Scientists have used brain scanners to detect and reconstruct the faces that people are thinking of, according to a a study accepted for publication this month in the journal NeuroImage.
In the study, scientists hooked participants up to an fMRI brain scanner – which determines activity in different parts of the brain by measuring blood flow – and showed them images of faces. Then, using only the brain scans, the scientists were able to create images of the faces the people were looking at.
“It is mind reading,” said Alan S. Cowen, a graduate student at the University of California Berkeley who co-authored the study with professor Marvin M. Chun from Yale and Brice A. Kuhl from New York University.
'You can even imagine, way down the road, a witness to a crime might want to come in and reconstruct a suspect’s face.'
The study says it is the first to try to reconstruct faces from thoughts. The photos above are the actual photos and reconstructions done in the lab.
While the reconstructions based on 30 brain readings are blurry, they approximate the true images. They got the skin color right in all of them, and 24 out of 30 reconstructions correctly detected the presence or absence of a smile.
The brain readings were worse at determining gender and hair color: About two-thirds of the reconstructions clearly detected the gender, and only half got hair color correct.
“There’s definitely room for improvement,” Cowen said, adding that these experiments were conducted two years ago, though they only recently were accepted for publication. He said he and others have been working on improving the process in the interim.
“I’m applying more sophisticated mathematical models [to the brain scan results], so the results should get better,” he said.
To tease out faces based on brain activity, the scientists showed participants in the study 300 faces while recording their brain activity. Then they showed the participants 30 new faces and used their previously recorded patterns to create 30 images based only on their brain scans.
Once the technology improves, Cowen said, applications could range from better understanding mental disorders, to recording dreams, to solving crimes.
“You can see how people perceive faces depending on different disorders, like autism – and use that to help diagnose therapies,” he said.
That’s because the reconstructions are based not on the actual image, but on how the image is perceived by a subject’s brain. If an autistic person sees a face differently, the difference will show up in the brain scan reconstruction.
Images from dreams are also detectable.
“And you can even imagine,” Cowen said, “way down the road, a witness to a crime might want to come in and reconstruct a suspect’s face.”
How soon could that happen?
“It really depends on advances in brain imaging technology, more so than the mathematical analysis. It could be 10, 20 years away.”
One challenge is that different brains show different activity for the same image. The blurry images pictured here are actually averages of the thoughts of six lab volunteers. If one were to look at any individual’s reading, the image would be less consistent.
“There’s a wide variation in how people’s brains work under a scanner – some people have better brains for fMRI – and so if you were to pick a participant at random it might be that their reconstructions are really good, or it might be that their reconstructions are really poor, which is why we averaged across all the participants,” Cowen said.

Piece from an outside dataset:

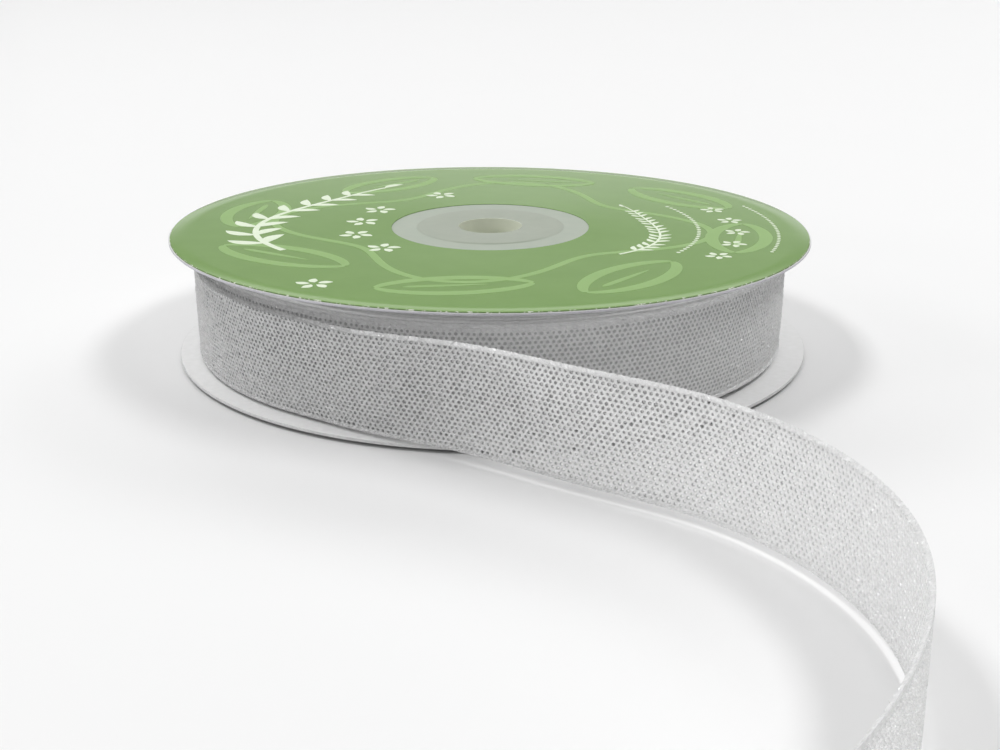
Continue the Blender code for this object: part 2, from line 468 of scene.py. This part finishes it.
def net_piece(name, surface, length, seed, materials, first=0, slant=0.0, loops=2, shade_fade=None):
    """A strip of net with two selvedges: strands round each cell, which sink to a small opening.

    Only the loose end has hollows, whose painted shade fades along it by the given table.
    """
    dice = np.random.default_rng(seed)
    cells = round(length / PITCH)
    half = length / cells / 2
    last = 2 * cells
    row_step = (WIDTH - 2 * SELVEDGE) / ROWS

    def sheared(along, across):
        window = np.clip(np.minimum(along, length - along) / SLANT_EASE, 0, 1)
        return along + slant * window * (across - WIDTH / 2)

    def calm(along):
        return from_table(along, ROUGHNESS_LEFT) if shade_fade else 1.0

    # The corners of the cells lie in zigzag rows, a sixth of a row up and down, and are regular at both ends
    m, k = np.meshgrid(np.arange(first, last + 1), np.arange(ROWS + 1), indexing="ij")
    free = np.where((m < first + 2) | (m > last - 2), 0.0, 1.0)
    up = np.where((m + k - 1) % 2 == 0, 1.0, -1.0)
    along = m * half + dice.normal(0, CORNER_DRIFT, m.shape) * free
    across = SELVEDGE + k * row_step + up * row_step / 6 + dice.normal(0, CORNER_DRIFT, m.shape) * free
    rise = STRAND_RISE + dice.normal(0, RISE_JITTER, m.shape) * free * calm(along)
    points = [surface(sheared(along, across).ravel(), across.ravel(), rise.ravel())]

    middles = [(column, row) for row in range(ROWS)
               for column in range(first + 1 + (first + 1 - row) % 2, last, 2)]
    centre_m, centre_k = np.array(middles).T
    total = len(middles)
    middle_u = centre_m * half + dice.normal(0, CENTRE_DRIFT, total)
    middle_v = SELVEDGE + (centre_k + 0.5) * row_step + dice.normal(0, CENTRE_DRIFT, total)
    quiet = calm(middle_u)

    def ring(reach_share, drift, height, height_jitter):
        """Six points round each middle, at a share of the hole's size, as a block of rows."""
        swell = dice.uniform(*reach_share, total)
        off_u = middle_u + dice.normal(0, drift, total)
        off_v = middle_v + dice.normal(0, drift, total)
        found = []
        for direction in CELL[:, [0, 2]] * (half, row_step):
            in_holes = np.hypot(*(direction / (HOLE_ALONG, HOLE_ACROSS)))
            reach = swell / in_holes * (1 + dice.normal(0, REACH_JITTER, total))
            hole_u = off_u + direction[0] * reach
            hole_v = off_v + direction[1] * reach
            level = height + dice.normal(0, height_jitter, total) * quiet
            found.append(surface(sheared(hole_u, hole_v), hole_v, level))
        return np.stack(found, axis=1).reshape(-1, 3)

    base = m.size
    depth = [np.zeros(base)]
    corners = [[(centre_m + int(c[0]) - first) * (ROWS + 1) + centre_k + int(c[1]) for c in CELL]]
    for reach_share, drift, height, height_jitter, shade in SUNK_RINGS if shade_fade else PLAIN_RINGS:
        points.append(ring(reach_share, drift, height, height_jitter))
        corners.append([base + np.arange(total) * CORNERS + index for index in range(CORNERS)])
        # How much of each hollow's painted shade shows, at random and by the tables along and across the
        # loose end
        shown = dice.uniform(*HOLLOW_SHARE, total)
        if shade_fade:
            shown *= from_table(middle_u, shade_fade) * from_table(middle_v, HOLLOW_SHADE_UPWARDS)
        depth.append(np.repeat(shade * shown, CORNERS))
        base += total * CORNERS
    faces = []
    for outer, inner in zip(corners[:-1], corners[1:]):
        for index in range(CORNERS):
            after = (index + 1) % CORNERS
            faces.extend(np.column_stack([outer[index], outer[after], inner[after]]).tolist())
            faces.extend(np.column_stack([outer[index], inner[after], inner[index]]).tolist())
    net_faces = len(faces)

    # A selvedge is a flat bundle of threads, with small loops along its outer edge
    stations = np.linspace(first * half, length, (last - first) * loops // 2 + 1)
    count, wide = len(stations), len(BUNDLE)
    band = SELVEDGE + row_step * BUNDLE_OVERLAP
    for low, outer in ((0.0, -1.0), (WIDTH, 1.0)):
        sides = []
        section = ROUND_BUNDLE if shade_fade and outer > 0 else BUNDLE
        for share, thick, rough in section:
            loop = LOOP_REACH * (np.arange(count) % 2) * max(0.0, 1 - share * LOOP_FALL)
            across = low - outer * (share * band - loop) + dice.normal(0, BUNDLE_DRIFT, count) * rough
            uneven = dice.normal(0, BUNDLE_JITTER, count) * rough * (thick > 0)
            sides.append(surface(stations, across, thick + uneven))
        points.append(np.stack(sides, axis=1).reshape(-1, 3))
        # Random dullness along each selvedge; on the loose end, painted shade is added to the upper one and
        # the lower one's darkening is made stronger near the spool
        dull_and_shade = dice.uniform(0, BUNDLE_DULLNESS, (count, wide))
        if shade_fade and outer > 0:
            dull_and_shade += from_table(stations, UPPER_SELVEDGE_SHADE)[:, None]
        elif shade_fade:
            dull_and_shade *= from_table(stations, LOWER_SELVEDGE_SHADE)[:, None]
        depth.append(dull_and_shade.ravel())
        ids = base + np.arange(count * wide).reshape(count, wide)
        for index in range(wide):
            faces.extend(strip_faces(ids, index, (index + 1) % wide))
        for end in (ids[0], ids[-1][::-1]):
            faces.append(end.tolist())
        base += count * wide
    indices = np.arange(len(faces)) >= net_faces
    piece = make_piece(name, np.concatenate(points), faces, materials, indices.astype(int))
    piece.data.polygons.foreach_set("use_smooth", np.zeros(len(faces), dtype=bool))
    sunk = piece.data.attributes.new("sunk", "FLOAT", "POINT")
    sunk.data.foreach_set("value", np.concatenate(depth))
    return piece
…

For now, he added, you shouldn’t worry about others snooping on your memories or forcibly extracting information.
“This sort of technology can only read active parts of the brain. So you couldn’t read passive memories – you would have to get the person to imagine the memory to read it,” Cowen said.
“It’s a matter of time, and eventually – maybe 200 years from now – we’ll have some way of reading inactive parts of the brain. But that’s a much harder problem, as it involves measuring very fine details of brain structure that we don’t even really understand.”